Since most of our day as mothers revolves around our children, we must ask: are we really benefiting them when we serve them without receiving from them or others? Are we able to get the oxygen mask on them if we don't have oxygen ourselves? The answer is no. When we're exhausted, grouchy or ill, our children suffer most because we're not at our best. But it's more than that. One of the most serious problems is that we are being absolutely terrible role models. I recently read the story of a mother whose son committed suicide at his Ivy League College. Why? No one knows. He never asked for help so no one knows why or how he got so depressed that he felt he had to take his own life. As moms, when we act as though we're superhuman and can shoulder everyone else's needs without taking care of our own, we fail to help our children know when and how to ask for help. We give them the impression that they, too, should be able to do it all, no matter what level of stress they're under. We send the message that nurturing oneself is somehow unhealthy or that they are "failures" if they need help, ask for help, or spend time in self-nurturing.
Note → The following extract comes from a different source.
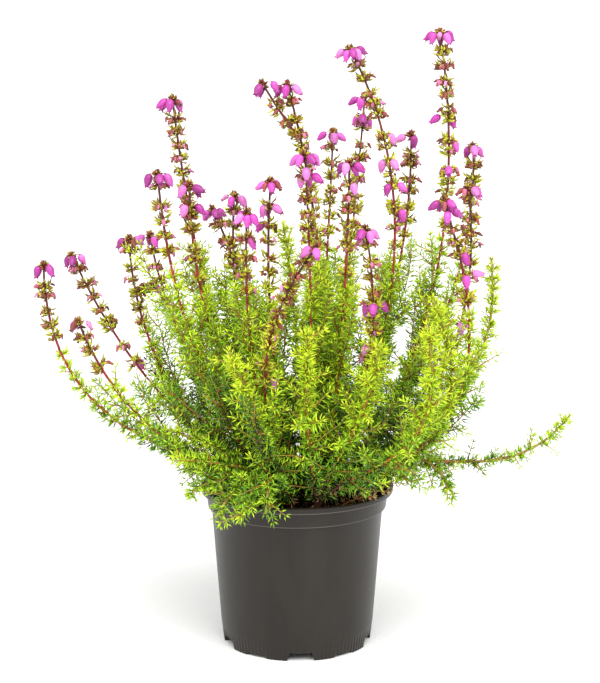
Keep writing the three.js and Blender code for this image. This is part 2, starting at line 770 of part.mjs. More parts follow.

At the end of my session with the group of moms, I asked what each would do with more time if she had it. The answers varied, from reading a book, to taking a bath, to going for a walk. No one mentioned exercising or doing more Yoga, answering their e-mail or talking on the phone with a friend. Self-nurturing is about something different. Something of which silence is a part. There is transformation in silence and there is healing. It is restorative. Try to spend some of each day in silence. For at least a few moments each day, try to receive and not to give. Consider it your oxygen mask.